> [EXERCISE AIM]:
Copy all of the records below verbatim.

Entries from a dataset:
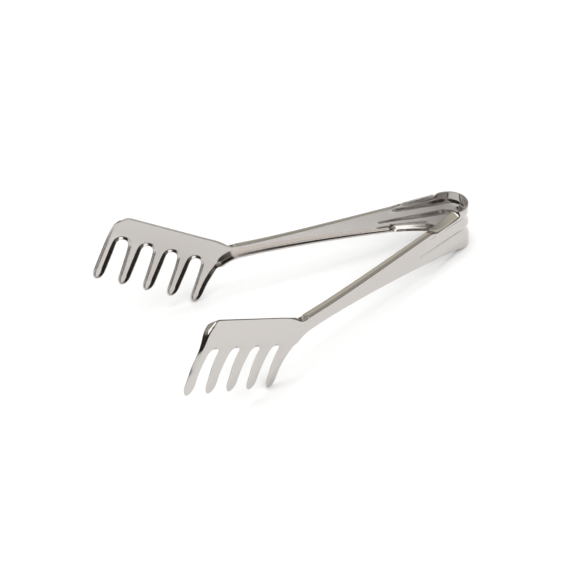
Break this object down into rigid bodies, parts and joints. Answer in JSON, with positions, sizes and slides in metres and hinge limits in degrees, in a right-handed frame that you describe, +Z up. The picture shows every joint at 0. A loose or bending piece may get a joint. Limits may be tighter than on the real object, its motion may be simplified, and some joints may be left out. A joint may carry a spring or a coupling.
{
  "type": "spaghetti tongs",
  "caption": "Spring-steel spaghetti tongs: a sprung bow, two splayed channel arms, and slotted comb heads with round-ended teeth.",
  "frame": {"origin": "centre of the footprint on the table, at table height", "axes": "+X from the combs towards the spring bow, +Y towards the right arm, +Z up; the mid-plane of the tongs is y = 0"},
  "size_m": [0.1969, 0.1098, 0.0618],
  "materials": {
    "polished_steel": "mirror polished stainless steel sheet"
  },
  "bodies": {
    "bow": {"spring_bow": "polished_steel"},
    "left": {"left_arm": "polished_steel", "left_comb": "polished_steel"},
    "right": {"right_arm": "polished_steel", "right_comb": "polished_steel"}
  },
  "joints": [
    {"name": "left_squeeze", "type": "hinge", "parent": "bow", "child": "left", "pos_m": [0.08808, -0.01107, 0.01325], "axis": [0, 0, -1], "range_deg": [0, 15], "stiffness_Nm_per_rad": 1.2},
    {"name": "right_squeeze", "type": "hinge", "parent": "bow", "child": "right", "pos_m": [0.08808, 0.01107, 0.01325], "axis": [0, 0, 1], "range_deg": [0, 15], "stiffness_Nm_per_rad": 1.2}
  ],
  "couplings": [
    {"joint": "right_squeeze", "follows": "left_squeeze", "ratio": 1}
  ]
}
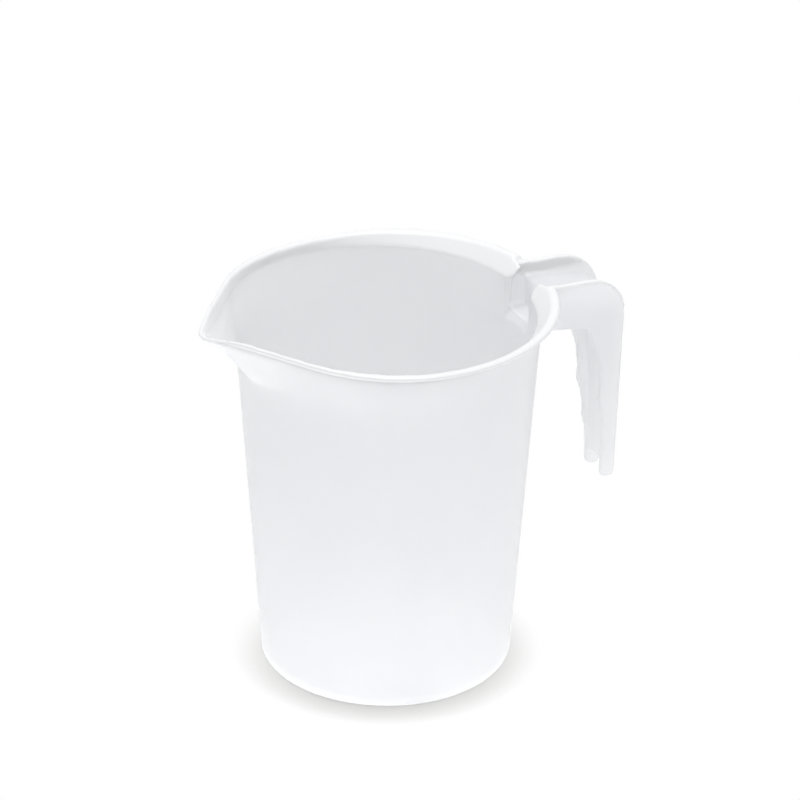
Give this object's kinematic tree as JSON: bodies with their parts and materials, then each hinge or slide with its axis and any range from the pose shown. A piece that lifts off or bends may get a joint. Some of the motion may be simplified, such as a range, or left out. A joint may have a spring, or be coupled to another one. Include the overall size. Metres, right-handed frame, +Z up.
{
  "type": "measuring jug",
  "caption": "Open one-piece moulded jug of translucent plastic: tapered body, flanged rim, pouring spout and a hooked handle with finger grooves.",
  "frame": {"origin": "centre of the base's flat underside", "axes": "+Z up, +X towards the handle, -X towards the spout"},
  "size_m": [0.1811, 0.1284, 0.1612],
  "materials": {
    "translucent_plastic": "translucent natural polypropylene with a soft sheen"
  },
  "bodies": {
    "root": {"jug": "translucent_plastic"}
  },
  "joints": []
}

> [THE ANSWER]:
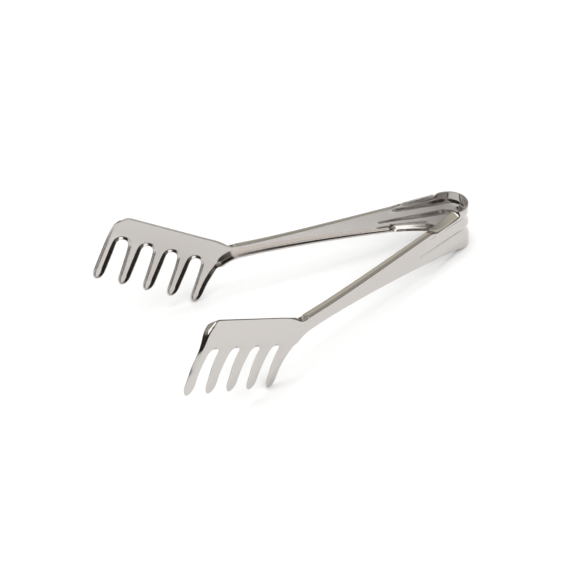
Break this object down into rigid bodies, parts and joints. Answer in JSON, with positions, sizes and slides in metres and hinge limits in degrees, in a right-handed frame that you describe, +Z up. The picture shows every joint at 0. A loose or bending piece may get a joint. Limits may be tighter than on the real object, its motion may be simplified, and some joints may be left out. A joint may carry a spring or a coupling.
{
  "type": "spaghetti tongs",
  "caption": "Spring-steel spaghetti tongs: a sprung bow, two splayed channel arms, and slotted comb heads with round-ended teeth.",
  "frame": {"origin": "centre of the footprint on the table, at table height", "axes": "+X from the combs towards the spring bow, +Y towards the right arm, +Z up; the mid-plane of the tongs is y = 0"},
  "size_m": [0.1969, 0.1098, 0.0618],
  "materials": {
    "polished_steel": "mirror polished stainless steel sheet"
  },
  "bodies": {
    "bow": {"spring_bow": "polished_steel"},
    "left": {"left_arm": "polished_steel", "left_comb": "polished_steel"},
    "right": {"right_arm": "polished_steel", "right_comb": "polished_steel"}
  },
  "joints": [
    {"name": "left_squeeze", "type": "hinge", "parent": "bow", "child": "left", "pos_m": [0.08808, -0.01107, 0.01325], "axis": [0, 0, -1], "range_deg": [0, 15], "stiffness_Nm_per_rad": 1.2},
    {"name": "right_squeeze", "type": "hinge", "parent": "bow", "child": "right", "pos_m": [0.08808, 0.01107, 0.01325], "axis": [0, 0, 1], "range_deg": [0, 15], "stiffness_Nm_per_rad": 1.2}
  ],
  "couplings": [
    {"joint": "right_squeeze", "follows": "left_squeeze", "ratio": 1}
  ]
}
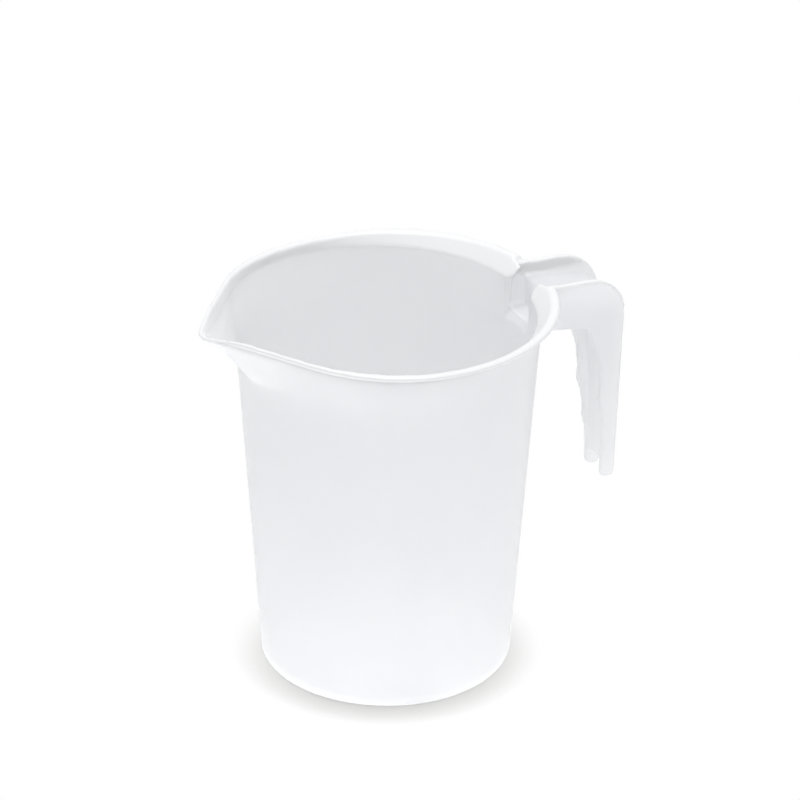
Give this object's kinematic tree as JSON: bodies with their parts and materials, then each hinge or slide with its axis and any range from the pose shown. A piece that lifts off or bends may get a joint. Some of the motion may be simplified, such as a range, or left out. A joint may have a spring, or be coupled to another one. Include the overall size. Metres, right-handed frame, +Z up.
{
  "type": "measuring jug",
  "caption": "Open one-piece moulded jug of translucent plastic: tapered body, flanged rim, pouring spout and a hooked handle with finger grooves.",
  "frame": {"origin": "centre of the base's flat underside", "axes": "+Z up, +X towards the handle, -X towards the spout"},
  "size_m": [0.1811, 0.1284, 0.1612],
  "materials": {
    "translucent_plastic": "translucent natural polypropylene with a soft sheen"
  },
  "bodies": {
    "root": {"jug": "translucent_plastic"}
  },
  "joints": []
}